REQUIREMENT
Only the lines from the one containing "Model this object" through the end of the entries should be repeated, exactly as they appear, first and last included.

DATA PROVIDED

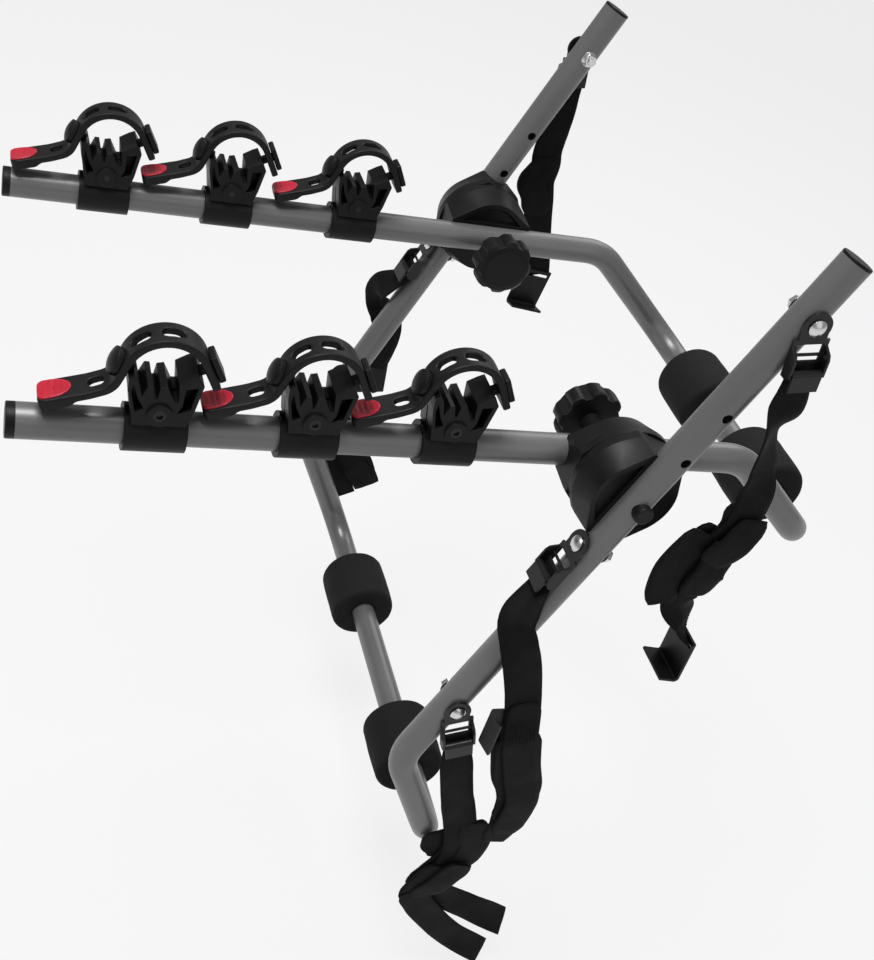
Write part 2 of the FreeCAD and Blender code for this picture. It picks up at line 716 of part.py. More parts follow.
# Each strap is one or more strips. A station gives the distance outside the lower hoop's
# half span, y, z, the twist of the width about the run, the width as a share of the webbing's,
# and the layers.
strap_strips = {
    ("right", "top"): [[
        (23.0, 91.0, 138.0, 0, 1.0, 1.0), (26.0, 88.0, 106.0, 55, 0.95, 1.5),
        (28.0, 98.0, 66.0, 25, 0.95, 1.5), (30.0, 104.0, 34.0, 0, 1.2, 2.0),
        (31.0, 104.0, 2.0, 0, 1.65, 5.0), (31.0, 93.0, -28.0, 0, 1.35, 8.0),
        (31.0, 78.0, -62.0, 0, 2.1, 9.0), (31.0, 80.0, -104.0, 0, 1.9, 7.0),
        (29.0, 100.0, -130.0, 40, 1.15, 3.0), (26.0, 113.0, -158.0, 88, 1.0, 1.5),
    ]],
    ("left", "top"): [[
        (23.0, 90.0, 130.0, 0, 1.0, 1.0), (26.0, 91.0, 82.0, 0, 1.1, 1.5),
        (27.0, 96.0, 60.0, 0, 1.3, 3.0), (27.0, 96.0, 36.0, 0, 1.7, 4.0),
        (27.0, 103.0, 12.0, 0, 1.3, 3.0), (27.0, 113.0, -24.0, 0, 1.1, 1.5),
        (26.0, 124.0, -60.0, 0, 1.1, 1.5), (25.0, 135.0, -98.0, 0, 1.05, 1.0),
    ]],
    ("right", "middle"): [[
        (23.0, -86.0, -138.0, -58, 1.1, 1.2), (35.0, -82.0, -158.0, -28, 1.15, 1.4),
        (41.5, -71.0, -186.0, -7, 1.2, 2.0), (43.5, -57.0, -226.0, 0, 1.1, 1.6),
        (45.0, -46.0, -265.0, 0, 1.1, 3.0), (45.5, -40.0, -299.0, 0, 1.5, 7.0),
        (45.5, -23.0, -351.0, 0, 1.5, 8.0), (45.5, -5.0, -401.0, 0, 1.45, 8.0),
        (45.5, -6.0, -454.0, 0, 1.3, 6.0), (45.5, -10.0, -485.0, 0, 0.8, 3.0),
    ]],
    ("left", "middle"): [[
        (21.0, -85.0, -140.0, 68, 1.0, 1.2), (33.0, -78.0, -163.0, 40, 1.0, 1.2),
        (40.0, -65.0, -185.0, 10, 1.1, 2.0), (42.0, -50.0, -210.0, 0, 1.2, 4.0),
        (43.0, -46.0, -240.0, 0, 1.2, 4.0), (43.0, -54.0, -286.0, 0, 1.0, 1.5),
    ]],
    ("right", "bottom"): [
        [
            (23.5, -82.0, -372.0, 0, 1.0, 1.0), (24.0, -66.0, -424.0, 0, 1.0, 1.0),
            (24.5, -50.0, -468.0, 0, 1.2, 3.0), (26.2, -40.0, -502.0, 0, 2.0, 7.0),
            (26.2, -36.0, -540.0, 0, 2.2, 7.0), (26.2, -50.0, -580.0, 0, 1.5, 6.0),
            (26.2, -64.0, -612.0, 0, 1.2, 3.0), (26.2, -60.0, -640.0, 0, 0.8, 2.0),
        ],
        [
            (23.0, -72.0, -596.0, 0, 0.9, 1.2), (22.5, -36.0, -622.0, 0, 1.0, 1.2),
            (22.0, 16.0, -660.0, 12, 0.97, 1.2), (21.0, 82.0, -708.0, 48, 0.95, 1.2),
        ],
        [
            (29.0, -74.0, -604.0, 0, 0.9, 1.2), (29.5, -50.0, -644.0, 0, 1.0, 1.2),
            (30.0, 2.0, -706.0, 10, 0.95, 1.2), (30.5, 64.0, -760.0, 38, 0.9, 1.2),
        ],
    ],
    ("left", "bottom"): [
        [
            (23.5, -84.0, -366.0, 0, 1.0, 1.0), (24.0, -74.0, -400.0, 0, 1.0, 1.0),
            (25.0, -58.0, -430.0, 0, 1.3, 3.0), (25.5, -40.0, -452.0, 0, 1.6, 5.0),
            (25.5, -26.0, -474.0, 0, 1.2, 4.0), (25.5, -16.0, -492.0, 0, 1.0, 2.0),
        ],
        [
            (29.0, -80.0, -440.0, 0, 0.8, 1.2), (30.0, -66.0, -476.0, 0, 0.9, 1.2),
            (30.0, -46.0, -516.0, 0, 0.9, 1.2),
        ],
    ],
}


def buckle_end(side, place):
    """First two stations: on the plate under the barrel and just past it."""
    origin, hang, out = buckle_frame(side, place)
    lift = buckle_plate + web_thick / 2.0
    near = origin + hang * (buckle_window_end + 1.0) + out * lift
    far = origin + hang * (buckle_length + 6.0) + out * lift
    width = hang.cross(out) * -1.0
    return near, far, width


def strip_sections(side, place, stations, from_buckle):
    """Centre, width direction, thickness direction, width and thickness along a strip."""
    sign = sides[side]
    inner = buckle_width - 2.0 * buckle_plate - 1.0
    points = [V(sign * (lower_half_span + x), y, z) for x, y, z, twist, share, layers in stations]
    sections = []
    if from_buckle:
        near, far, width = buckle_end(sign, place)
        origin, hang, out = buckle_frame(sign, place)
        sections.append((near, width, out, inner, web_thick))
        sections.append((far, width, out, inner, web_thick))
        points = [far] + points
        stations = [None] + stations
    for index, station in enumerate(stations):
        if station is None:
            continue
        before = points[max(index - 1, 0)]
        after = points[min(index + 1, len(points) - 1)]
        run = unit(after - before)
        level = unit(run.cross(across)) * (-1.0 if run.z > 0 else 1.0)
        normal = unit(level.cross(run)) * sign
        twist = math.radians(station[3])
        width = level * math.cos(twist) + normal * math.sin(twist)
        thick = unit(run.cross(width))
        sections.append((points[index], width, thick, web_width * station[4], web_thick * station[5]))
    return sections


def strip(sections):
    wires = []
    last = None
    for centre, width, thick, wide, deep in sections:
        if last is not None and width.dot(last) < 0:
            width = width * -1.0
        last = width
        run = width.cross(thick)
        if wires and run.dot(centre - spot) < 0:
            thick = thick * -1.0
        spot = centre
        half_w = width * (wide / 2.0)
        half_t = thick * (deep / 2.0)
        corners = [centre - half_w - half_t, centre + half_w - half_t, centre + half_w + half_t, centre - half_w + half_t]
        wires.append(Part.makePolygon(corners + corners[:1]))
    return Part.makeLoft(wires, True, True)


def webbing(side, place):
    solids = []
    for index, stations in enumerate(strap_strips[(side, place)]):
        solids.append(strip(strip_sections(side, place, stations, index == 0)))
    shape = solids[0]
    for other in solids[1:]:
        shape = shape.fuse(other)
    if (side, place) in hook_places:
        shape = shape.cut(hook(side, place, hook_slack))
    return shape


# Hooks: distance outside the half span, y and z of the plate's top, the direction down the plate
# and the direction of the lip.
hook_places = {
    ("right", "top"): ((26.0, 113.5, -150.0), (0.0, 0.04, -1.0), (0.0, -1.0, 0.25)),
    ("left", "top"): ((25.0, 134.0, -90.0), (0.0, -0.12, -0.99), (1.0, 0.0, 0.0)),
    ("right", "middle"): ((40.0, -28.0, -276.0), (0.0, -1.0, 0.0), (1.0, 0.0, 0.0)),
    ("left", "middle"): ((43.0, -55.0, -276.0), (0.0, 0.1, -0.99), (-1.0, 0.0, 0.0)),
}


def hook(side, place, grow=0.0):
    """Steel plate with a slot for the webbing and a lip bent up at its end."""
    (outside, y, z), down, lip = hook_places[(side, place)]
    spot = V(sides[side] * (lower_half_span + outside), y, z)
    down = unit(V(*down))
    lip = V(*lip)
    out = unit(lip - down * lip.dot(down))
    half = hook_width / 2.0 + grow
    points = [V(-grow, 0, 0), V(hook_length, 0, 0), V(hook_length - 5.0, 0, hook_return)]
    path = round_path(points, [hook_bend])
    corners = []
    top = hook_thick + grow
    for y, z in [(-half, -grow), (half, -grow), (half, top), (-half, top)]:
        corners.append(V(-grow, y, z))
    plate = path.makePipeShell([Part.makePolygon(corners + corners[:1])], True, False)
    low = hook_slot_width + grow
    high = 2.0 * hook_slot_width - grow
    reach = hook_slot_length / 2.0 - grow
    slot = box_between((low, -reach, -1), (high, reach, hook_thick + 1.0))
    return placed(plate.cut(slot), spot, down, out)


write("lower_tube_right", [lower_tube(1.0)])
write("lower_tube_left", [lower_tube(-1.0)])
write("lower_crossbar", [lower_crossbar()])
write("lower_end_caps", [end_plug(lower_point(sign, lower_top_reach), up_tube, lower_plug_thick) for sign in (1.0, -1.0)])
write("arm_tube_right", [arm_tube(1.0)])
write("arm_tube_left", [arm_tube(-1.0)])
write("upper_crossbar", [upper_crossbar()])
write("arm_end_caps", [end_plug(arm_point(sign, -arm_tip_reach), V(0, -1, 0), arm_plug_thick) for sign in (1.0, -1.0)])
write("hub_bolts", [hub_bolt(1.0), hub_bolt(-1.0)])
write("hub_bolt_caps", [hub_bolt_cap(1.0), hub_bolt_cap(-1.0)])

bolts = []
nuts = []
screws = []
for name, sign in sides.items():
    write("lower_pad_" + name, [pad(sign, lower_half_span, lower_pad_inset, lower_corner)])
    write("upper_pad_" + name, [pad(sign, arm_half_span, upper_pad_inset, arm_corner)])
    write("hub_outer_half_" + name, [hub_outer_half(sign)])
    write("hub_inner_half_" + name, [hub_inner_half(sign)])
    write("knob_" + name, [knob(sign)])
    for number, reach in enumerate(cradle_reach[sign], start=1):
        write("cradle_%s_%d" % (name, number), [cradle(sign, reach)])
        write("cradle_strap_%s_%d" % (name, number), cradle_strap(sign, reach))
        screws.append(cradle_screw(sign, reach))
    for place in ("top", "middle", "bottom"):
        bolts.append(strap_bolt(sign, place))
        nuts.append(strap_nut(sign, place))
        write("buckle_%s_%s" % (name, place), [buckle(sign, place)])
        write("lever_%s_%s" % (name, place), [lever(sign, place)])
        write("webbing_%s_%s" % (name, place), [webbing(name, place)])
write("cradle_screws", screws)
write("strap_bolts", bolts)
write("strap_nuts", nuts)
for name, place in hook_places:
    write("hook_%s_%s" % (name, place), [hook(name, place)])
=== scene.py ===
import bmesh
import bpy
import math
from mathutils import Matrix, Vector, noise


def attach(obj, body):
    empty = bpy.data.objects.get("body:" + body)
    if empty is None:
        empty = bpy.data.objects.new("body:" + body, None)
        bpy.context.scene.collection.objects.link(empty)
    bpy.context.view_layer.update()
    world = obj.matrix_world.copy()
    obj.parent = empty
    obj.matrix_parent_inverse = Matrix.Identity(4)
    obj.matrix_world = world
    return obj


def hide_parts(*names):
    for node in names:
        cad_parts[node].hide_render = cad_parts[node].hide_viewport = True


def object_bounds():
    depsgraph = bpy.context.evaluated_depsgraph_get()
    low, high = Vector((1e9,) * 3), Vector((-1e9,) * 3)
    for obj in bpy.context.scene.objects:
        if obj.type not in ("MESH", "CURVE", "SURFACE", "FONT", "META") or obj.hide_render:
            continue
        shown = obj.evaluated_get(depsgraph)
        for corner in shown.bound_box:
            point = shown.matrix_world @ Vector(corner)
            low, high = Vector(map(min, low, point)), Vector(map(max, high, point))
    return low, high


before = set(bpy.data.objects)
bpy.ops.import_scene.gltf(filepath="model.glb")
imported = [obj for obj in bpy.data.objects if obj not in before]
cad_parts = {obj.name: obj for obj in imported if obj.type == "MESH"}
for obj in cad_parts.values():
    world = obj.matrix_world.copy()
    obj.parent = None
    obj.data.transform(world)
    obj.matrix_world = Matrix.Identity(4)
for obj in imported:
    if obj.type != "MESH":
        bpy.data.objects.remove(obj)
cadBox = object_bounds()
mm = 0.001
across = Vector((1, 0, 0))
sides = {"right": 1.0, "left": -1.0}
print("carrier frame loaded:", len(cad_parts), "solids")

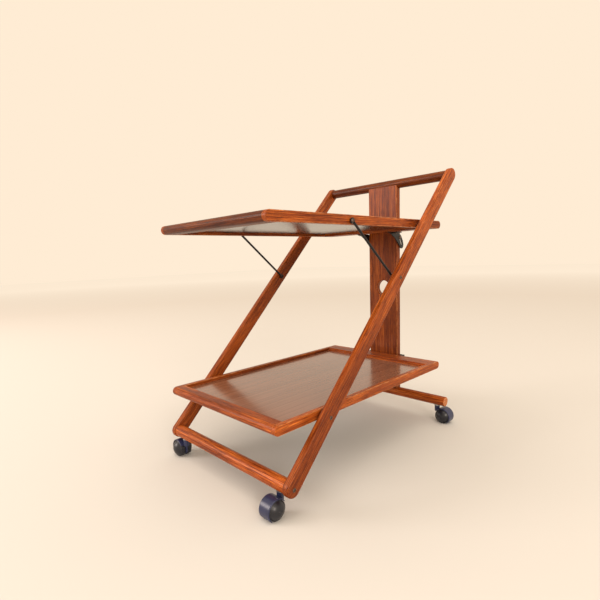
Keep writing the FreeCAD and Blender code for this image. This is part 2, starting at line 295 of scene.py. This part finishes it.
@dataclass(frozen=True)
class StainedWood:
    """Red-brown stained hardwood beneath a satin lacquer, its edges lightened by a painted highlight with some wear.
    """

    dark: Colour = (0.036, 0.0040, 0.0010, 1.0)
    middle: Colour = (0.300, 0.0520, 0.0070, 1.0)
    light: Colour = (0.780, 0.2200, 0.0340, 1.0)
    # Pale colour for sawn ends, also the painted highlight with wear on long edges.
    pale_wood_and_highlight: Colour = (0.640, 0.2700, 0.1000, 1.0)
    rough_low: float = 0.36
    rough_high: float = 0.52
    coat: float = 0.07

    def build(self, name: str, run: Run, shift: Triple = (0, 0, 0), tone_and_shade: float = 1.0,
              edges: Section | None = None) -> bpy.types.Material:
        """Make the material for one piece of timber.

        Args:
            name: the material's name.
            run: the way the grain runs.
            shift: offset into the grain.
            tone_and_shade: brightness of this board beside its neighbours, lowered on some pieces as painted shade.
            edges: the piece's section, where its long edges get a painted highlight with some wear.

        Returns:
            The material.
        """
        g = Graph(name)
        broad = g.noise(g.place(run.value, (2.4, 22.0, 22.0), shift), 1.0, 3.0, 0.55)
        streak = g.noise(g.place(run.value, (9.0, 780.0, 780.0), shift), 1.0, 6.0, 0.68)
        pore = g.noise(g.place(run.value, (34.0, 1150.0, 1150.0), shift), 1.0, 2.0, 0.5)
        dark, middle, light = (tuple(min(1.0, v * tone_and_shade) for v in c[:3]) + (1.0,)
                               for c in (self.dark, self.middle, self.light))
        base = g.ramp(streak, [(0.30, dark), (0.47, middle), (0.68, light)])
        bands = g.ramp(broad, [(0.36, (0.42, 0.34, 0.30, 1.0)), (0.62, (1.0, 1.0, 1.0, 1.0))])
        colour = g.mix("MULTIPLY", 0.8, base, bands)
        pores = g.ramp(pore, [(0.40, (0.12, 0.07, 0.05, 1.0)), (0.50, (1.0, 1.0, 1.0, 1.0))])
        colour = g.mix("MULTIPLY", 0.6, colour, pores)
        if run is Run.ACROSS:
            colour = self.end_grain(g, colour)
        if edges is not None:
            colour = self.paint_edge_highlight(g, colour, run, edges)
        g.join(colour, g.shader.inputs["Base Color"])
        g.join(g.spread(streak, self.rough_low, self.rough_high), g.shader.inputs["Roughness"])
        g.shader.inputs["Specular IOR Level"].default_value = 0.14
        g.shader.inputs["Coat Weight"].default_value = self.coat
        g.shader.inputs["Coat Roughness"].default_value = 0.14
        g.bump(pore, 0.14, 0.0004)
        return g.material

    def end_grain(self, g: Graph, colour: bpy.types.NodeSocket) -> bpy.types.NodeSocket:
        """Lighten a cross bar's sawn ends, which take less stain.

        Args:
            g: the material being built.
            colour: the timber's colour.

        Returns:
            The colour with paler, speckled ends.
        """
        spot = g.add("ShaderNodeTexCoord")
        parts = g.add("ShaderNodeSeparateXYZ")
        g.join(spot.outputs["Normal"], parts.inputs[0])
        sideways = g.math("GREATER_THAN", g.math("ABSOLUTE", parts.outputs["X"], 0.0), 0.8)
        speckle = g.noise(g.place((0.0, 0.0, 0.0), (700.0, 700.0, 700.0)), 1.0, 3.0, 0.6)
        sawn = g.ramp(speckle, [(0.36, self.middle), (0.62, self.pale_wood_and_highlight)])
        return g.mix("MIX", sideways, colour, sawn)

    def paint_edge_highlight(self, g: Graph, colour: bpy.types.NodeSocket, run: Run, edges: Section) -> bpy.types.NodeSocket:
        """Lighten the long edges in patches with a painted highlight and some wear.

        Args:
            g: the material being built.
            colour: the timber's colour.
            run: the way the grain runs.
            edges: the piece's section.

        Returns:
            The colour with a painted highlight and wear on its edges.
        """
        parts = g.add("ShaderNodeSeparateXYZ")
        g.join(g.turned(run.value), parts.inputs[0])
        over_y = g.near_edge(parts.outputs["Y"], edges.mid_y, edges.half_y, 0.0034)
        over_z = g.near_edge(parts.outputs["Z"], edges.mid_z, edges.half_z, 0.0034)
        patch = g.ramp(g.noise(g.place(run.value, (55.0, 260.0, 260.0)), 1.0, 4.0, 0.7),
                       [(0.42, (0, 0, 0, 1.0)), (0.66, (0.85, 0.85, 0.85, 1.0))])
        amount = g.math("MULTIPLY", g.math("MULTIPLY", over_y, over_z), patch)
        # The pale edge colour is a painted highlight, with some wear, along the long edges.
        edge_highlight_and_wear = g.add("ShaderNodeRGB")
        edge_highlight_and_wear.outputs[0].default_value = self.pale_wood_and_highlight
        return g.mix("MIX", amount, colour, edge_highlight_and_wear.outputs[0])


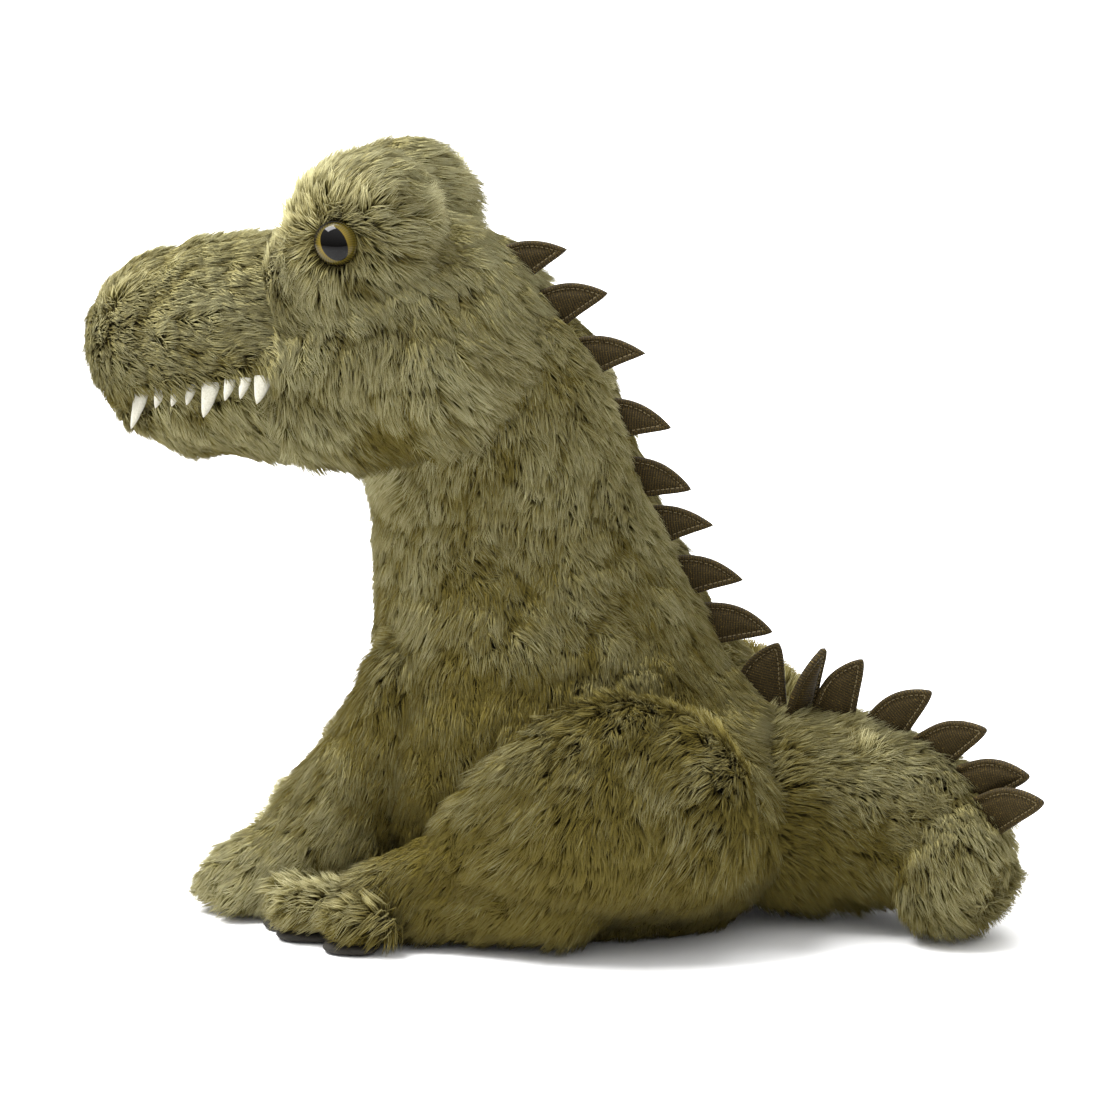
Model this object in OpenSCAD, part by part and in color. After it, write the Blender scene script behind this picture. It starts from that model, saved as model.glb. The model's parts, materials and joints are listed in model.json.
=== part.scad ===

EXPECTED ANSWER
Model this object in OpenSCAD, part by part and in color. After it, write the Blender scene script behind this picture. It starts from that model, saved as model.glb. The model's parts, materials and joints are listed in model.json.
=== part.scad ===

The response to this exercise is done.